Shipowners should take action to reduce the impact of invasive aquatic species (IAS) carried by hull biofouling, according to a statement issued today by the UK P&I Club.
It is a summary of advice the club first published in its Legal Update series of papers in November, prepared by Madlene Wangrau, a post-graduate researcher on a temporary placement with the club. In her statement today, Ms Wangrau cited research that “suggests that 70-80% of IAS introductions occur through biofouling, and new areas are constantly being invaded.”
This problem “has intensified over the last few decades due to increasing volume of traffic on our seas and represents a major threat to the world’s oceans and to the conservation of biodiversity,” she said.
In her November paper, Ms Wangrau had noted IMO’s non-binding guidelines for the Control and Management of Ships’ Biofouling, which were adopted in 2011, and encouraged club members to comply with them, but she also noted that some regional authorities, including those in California, New Zealand and Australia, had developed or are developing unilateral mandatory regulations that are more stringent than the IMO guidelines. Her paper also noted that the US Coast Guard’s ballast water treatment regulations include a reference to hull fouling, requiring that “fouling organisms shall be removed from the vessel’s hull, piping and tanks on a regular basis.”

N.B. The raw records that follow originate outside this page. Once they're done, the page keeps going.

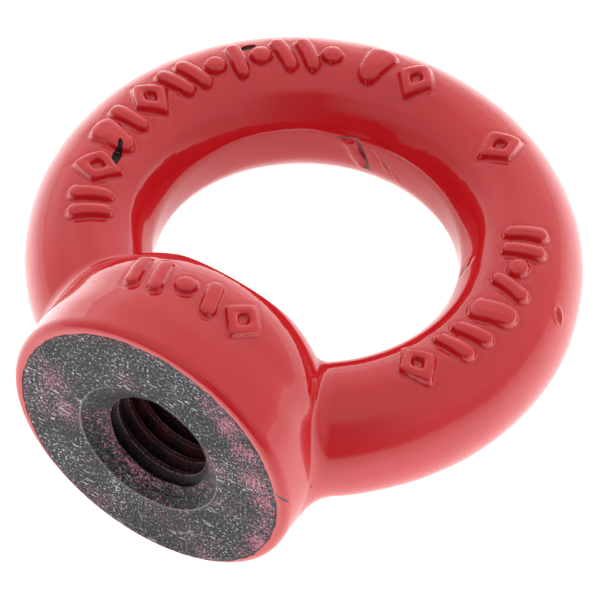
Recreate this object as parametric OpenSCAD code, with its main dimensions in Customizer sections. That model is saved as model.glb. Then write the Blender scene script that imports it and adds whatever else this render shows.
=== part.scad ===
// Lifting eye nut, drop forged, M12 female thread, painted.
// Frame: origin at the centre of the machined seat face, on the thread axis.
// The thread axis is Y, with the open mouth facing -Y. The eye lies in the XY plane.

/* [Thread] */
// thread major diameter in mm
thread_d = 12; // [8:2:24]
// thread pitch in mm
thread_pitch = 1.75; // [1.25:0.25:3]
// countersink diameter at the seat face
csk_d = 15; // [10:0.5:26]
// countersink included angle in degrees
csk_angle = 120; // [90:5:120]

/* [Foot] */
// largest diameter of the foot under the paint
foot_d = 29.8; // [20:0.2:50]
// diameter of the bare machined seat face
seat_d = 28; // [18:0.2:48]
// diameter of the foot where it rounds over into the eye
neck_d = 28.4; // [18:0.2:48]
// height at which the foot starts to round over
neck_y = 9.6; // [6:0.2:20]

/* [Eye] */
// distance from the seat face to the centre of the eye
eye_h = 27.5; // [20:0.5:50]
// mean radius of the ring
ring_r = 20.7; // [14:0.1:40]
// diameter of the round ring section under the paint
ring_d = 12.3; // [8:0.1:24]

/* [Finish] */
// paint thickness
paint_t = 0.15; // [0.08:0.01:0.3]
// height of the raised forged marks, 0 for none
mark_h = 0.45; // [0:0.05:0.8]

/* [Hidden] */
$fn = 72;
bore_r = (thread_d - 1.0825 * thread_pitch) / 2;      // minor diameter, the wall of the hole
eye_r = ring_r - ring_d / 2 - 0.1;                    // the eye where it crosses the foot
csk_depth = (csk_d / 2 - bore_r) / tan(csk_angle / 2);
C_PAINT = [0.69, 0.07, 0.10];
C_STEEL = [0.20, 0.20, 0.21];
// raised marks on the upper face of the ring: [kind, degrees about the eye, tilt]; 0 bar, 1 dot, 2 hollow lozenge, 3 pad
RING_MARKS = [[0, -147, 0], [0, -153, 0], [2, -162.5, 0], [3, -174, 75], [0, 178, 0], [2, 169, 0], [0, 160, 20],
              [0, 154, 20], [1, 147.5, 0], [0, 141, 0], [1, 134.5, 0], [0, 128, 20], [0, 121.5, 20], [1, 115, 0],
              [3, 103, 75], [2, 91, 0], [2, 58.5, 0], [0, 27, 0], [0, 21, 0], [1, 14.5, 0],
              [0, 8, -20], [3, -2, -75], [0, -11, 15], [0, -17.5, 15], [2, -29, 0]];
// raised marks on the upper side of the foot: [kind, x, y, tilt]
FOOT_MARKS = [[0, -6.4, 8.0, 15], [0, -4.0, 8.0, 15], [1, -1.2, 8.0, 0], [0, 1.6, 8.0, 15], [2, 5.0, 8.0, 0]];

// turned about the Y axis: profile points are [radius, height above the seat]
module turned_y(pts) {
    rotate([-90, 0, 0]) rotate_extrude() polygon(pts);
}

// the ring, grown outwards by g
module ring(g) {
    translate([0, eye_h, 0]) rotate_extrude() translate([ring_r, 0]) circle(d = ring_d + 2 * g);
}

// the foot before the eye and the thread are cut, grown outwards by g
module foot(g) {
    f = foot_d / 2 + g;
    n = neck_d / 2 + g;
    s = seat_d / 2 + g;
    turned_y([[0, 0], [s, 0], [s + 0.34, 0.1], [s + 0.66, 0.4], [s + 0.83, 0.9], [f, 1.6], [f, 4.2],
              [f - 0.12, 6.4], [n, neck_y], [n - 0.35, neck_y + 1.3], [n - 0.95, neck_y + 2.3],
              [n - 1.8, neck_y + 3.2], [n - 3.0, neck_y + 4.1], [n - 4.6, neck_y + 5.0],
              [n - 6.6, neck_y + 5.8], [0, neck_y + 6.4]]);
}

// the eye as it passes through the foot, opening out towards both faces
module eye_cut(g) {
    e = eye_r - g;
    translate([0, eye_h, 0]) rotate_extrude()
        polygon([[0, -20], [e + 2.6, -20], [e + 1.75, -14], [e + 0.95, -10], [e + 0.35, -6], [e, -2.5],
                 [e, 2.5], [e + 0.35, 6], [e + 0.95, 10], [e + 1.75, 14], [e + 2.6, 20], [0, 20]]);
}

// one raised mark standing on z = 0, rooted 1.6 mm below it, its length along Y
module mark(kind, tilt, g) {
    h = 1.6 + mark_h + g;
    translate([0, 0, -1.6]) rotate([0, 0, tilt]) {
        if (kind == 0) translate([-0.55 - g, -1.7 - g, 0]) cube([1.1 + 2 * g, 3.4 + 2 * g, h]);
        if (kind == 1) cylinder(r = 0.85 + g, h = h, $fn = 32);
        if (kind == 2) rotate([0, 0, 45]) difference() {
            translate([-1.25 - g, -1.25 - g, 0]) cube([2.5 + 2 * g, 2.5 + 2 * g, h]);
            translate([-0.55 + g, -0.55 + g, -1]) cube([1.1 - 2 * g, 1.1 - 2 * g, h + 2]);
        }
        if (kind == 3) translate([-1.9 - g, -1.05 - g, 0]) cube([3.8 + 2 * g, 2.1 + 2 * g, h]);
    }
}

module marks(g) {
    for (m = RING_MARKS) translate([0, eye_h, 0]) rotate([0, 0, m[1]])
        translate([ring_r, 0, ring_d / 2]) rotate([0, 0, 90]) mark(m[0], m[2], g);
    for (m = FOOT_MARKS) translate([0, m[2], 0]) rotate([0, asin(m[1] / (foot_d / 2)), 0])
        translate([0, 0, foot_d / 2 - 0.3]) mark(m[0], m[3], g);
}

// the forging before machining, grown outwards by g
module blank(g) {
    difference() {
        union() {
            ring(g);
            foot(g);
        }
        eye_cut(g);
    }
    if (mark_h > 0) marks(g);
}

module tapped_hole() {
    rotate([-90, 0, 0]) {
        translate([0, 0, -1]) cylinder(r = bore_r, h = eye_h);
        translate([0, 0, -0.01]) cylinder(r1 = csk_d / 2 + 0.01, r2 = bore_r, h = csk_depth + 0.01);
    }
}

module forged_eye_nut() color(C_STEEL) difference() {
    blank(0);
    tapped_hole();
}

module paint_coat() color(C_PAINT) difference() {
    blank(paint_t);
    blank(0);
    tapped_hole();
    rotate([-90, 0, 0]) cylinder(r = seat_d / 2 + 0.06, h = 0.12, center = true);
}

forged_eye_nut();
paint_coat();
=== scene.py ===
import math
import bpy
import numpy as np
from mathutils import Matrix, Vector


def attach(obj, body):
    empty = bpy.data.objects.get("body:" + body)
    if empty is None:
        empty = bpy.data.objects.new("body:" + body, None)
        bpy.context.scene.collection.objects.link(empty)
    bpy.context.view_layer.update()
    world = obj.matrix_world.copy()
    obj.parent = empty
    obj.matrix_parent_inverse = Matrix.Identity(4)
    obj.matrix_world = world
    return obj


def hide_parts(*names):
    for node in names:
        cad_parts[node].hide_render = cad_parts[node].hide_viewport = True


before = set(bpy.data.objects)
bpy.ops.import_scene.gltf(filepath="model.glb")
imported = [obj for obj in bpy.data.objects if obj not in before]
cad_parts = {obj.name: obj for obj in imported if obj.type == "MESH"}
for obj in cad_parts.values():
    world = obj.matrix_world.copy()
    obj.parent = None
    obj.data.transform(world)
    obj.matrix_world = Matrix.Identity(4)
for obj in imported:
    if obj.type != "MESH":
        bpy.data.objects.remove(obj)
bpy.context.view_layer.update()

# ---------------------------------------------------------------- sizes, in mm, in the row frame
EYE_H, RING_R, TUBE_R = 27.71, 20.61, 5.99
FOOT_R, SEAT_R, BORE_R, MAJOR_R, PITCH = 14.9, 13.9, 5.053, 6.04, 1.75
CSK_R = 7.5
PAINT = 0.15
GRID = 0.19

# raised marks: kind (0 bar, 1 dot, 2 hollow lozenge, 3 pad), degrees about the eye, tilt in degrees
RING_MARKS = [(0, -147, 0), (0, -153, 0), (2, -162.5, 0), (3, -174, 75), (0, 178, 0), (2, 169, 0), (0, 160, 20),
              (0, 154, 20), (1, 147.5, 0), (0, 141, 0), (1, 134.5, 0), (0, 128, 20), (0, 121.5, 20), (1, 115, 0),
              (3, 103, 75), (2, 91, 0), (2, 58.5, 0), (0, 27, 0), (0, 21, 0), (1, 14.5, 0),
              (0, 8, -20), (3, -2, -75), (0, -11, 15), (0, -17.5, 15), (2, -29, 0)]
# kind, x, y, tilt
FOOT_MARKS = [(0, -6.4, 8.0, 15), (0, -4.0, 8.0, 15), (1, -1.2, 8.0, 0), (0, 1.6, 8.0, 15), (2, 5.0, 8.0, 0)]


def smooth(a, b, x):
    t = np.clip((x - a) / (b - a), 0, 1)
    return t * t * (3 - 2 * t)


def rmax(a, b, r):
    return np.minimum(np.maximum(a, b), -r) + np.hypot(np.maximum(a + r, 0), np.maximum(b + r, 0))


def rmin(a, b, r):
    return np.maximum(np.minimum(a, b), r) - np.hypot(np.maximum(r - a, 0), np.maximum(r - b, 0))


# ---------------------------------------------------------------- smooth value noise, seeded
_rng = np.random.default_rng(7)
_LAT = _rng.uniform(-1, 1, (32, 32, 32)).astype(np.float32)


def noise(P, cell, off=0.0):
    q = P / cell + off
    i = np.floor(q).astype(np.int64)
    f = q - i
    f = f * f * (3 - 2 * f)
    i &= 31
    j = (i + 1) & 31
    x0, y0, z0 = i.T
    x1, y1, z1 = j.T
    fx, fy, fz = f.T
    L = _LAT
    a = L[x0, y0, z0] * (1 - fx) + L[x1, y0, z0] * fx
    b = L[x0, y1, z0] * (1 - fx) + L[x1, y1, z0] * fx
    c = L[x0, y0, z1] * (1 - fx) + L[x1, y0, z1] * fx
    d = L[x0, y1, z1] * (1 - fx) + L[x1, y1, z1] * fx
    return (a * (1 - fy) + b * fy) * (1 - fz) + (c * (1 - fy) + d * fy) * fz


# ---------------------------------------------------------------- the forging as a distance field
def mark_height(kind, u, v, tilt):
    """Height of one raised mark at (u across, v along), in mm; soft forged sides and slightly domed tops."""
    c, s = math.cos(math.radians(tilt)), math.sin(math.radians(tilt))
    a, b = u * c + v * s, -u * s + v * c
    if kind == 0:
        d = np.hypot(a, np.maximum(np.abs(b) - 1.45, 0)) - 0.72
    elif kind == 1:
        d = np.hypot(a, b) - 1.02
    elif kind == 2:
        r = (np.sqrt(a * a + 0.05) * 1.06 + np.sqrt(b * b + 0.05) * 0.82 - 1.50) * 0.76
        d = np.abs(r) - 0.50
    else:
        d = np.hypot(np.maximum(np.abs(a) - 1.3, 0), b * (0.85 + 0.06 * a)) - 1.05
    edge = smooth(0.15, -0.15, d)
    dome = 0.74 + 0.26 * np.clip(-d / 0.6, 0, 1)
    return 0.70 * edge * dome - 0.05 * smooth(0.75, 0.2, d) * smooth(0.0, 0.2, d)


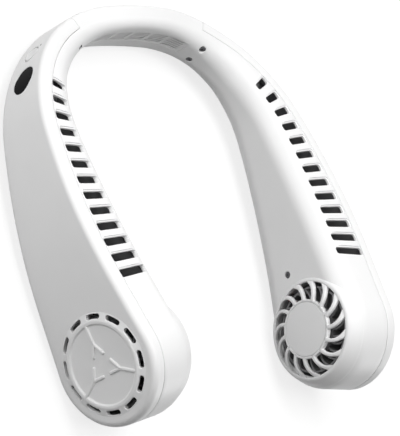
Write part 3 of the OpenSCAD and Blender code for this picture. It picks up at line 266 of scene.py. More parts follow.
class Shape:
    """Collects grids and lofts of points, and closes them into one mesh."""

    def __init__(self):
        self.points, self.faces, self.n = [], [], 0

    def add(self, points, faces):
        self.points.append(np.asarray(points, float).reshape(-1, 3))
        self.faces += [tuple(int(k) + self.n for k in f) for f in faces]
        self.n += len(self.points[-1])

    def grid(self, points, wrap=False):
        rows, cols = points.shape[:2]
        faces = []
        for r in range(rows - 1):
            low, high = r * cols, (r + 1) * cols
            for c in range(cols if wrap else cols - 1):
                d = (c + 1) % cols
                faces.append((low + c, low + d, high + d, high + c))
        self.add(points, faces)

    def fan(self, ring):
        n = len(ring)
        self.add(np.concatenate([ring, ring.mean(0, keepdims=True)]), [(k, (k + 1) % n, n) for k in range(n)])

    def loft(self, rings):
        rings = np.asarray(rings)
        self.grid(rings, wrap=True)
        self.fan(rings[0])
        self.fan(rings[-1])

    def mesh(self, name, mirror=False):
        points = np.concatenate(self.points)
        if mirror:
            points = points * np.array([-1.0, 1.0, 1.0])
        me = bpy.data.meshes.new(name)
        me.from_pydata([tuple(p) for p in points], [], self.faces)
        bm = bmesh.new()
        bm.from_mesh(me)
        bmesh.ops.remove_doubles(bm, verts=bm.verts, dist=WELD_DIST)
        bmesh.ops.dissolve_degenerate(bm, edges=bm.edges, dist=DEGENERATE_DIST)
        bmesh.ops.recalc_face_normals(bm, faces=bm.faces)
        bm.to_mesh(me)
        bm.free()
        return me


def finish_mesh(me, angle=SHARP_ANGLE):
    me.polygons.foreach_set("use_smooth", [True] * len(me.polygons))
    me.set_sharp_from_angle(angle=math.radians(angle))
    me.update()
    return me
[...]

In her statement today, she listed some actions that can be taken to manage biofouling and pointed to some commercial benefits of doing so. “By taking these measures … the shipping industry can help preserve delicate marine eco-systems and benefit from improvements in the ship’s hydrodynamic performance,” she said. “Reducing hull fouling decreases a ship’s resistance which in turn lowers fuel costs and emissions of air pollutants, making voyages more energy efficient, cost effective and less harmful to the environment.”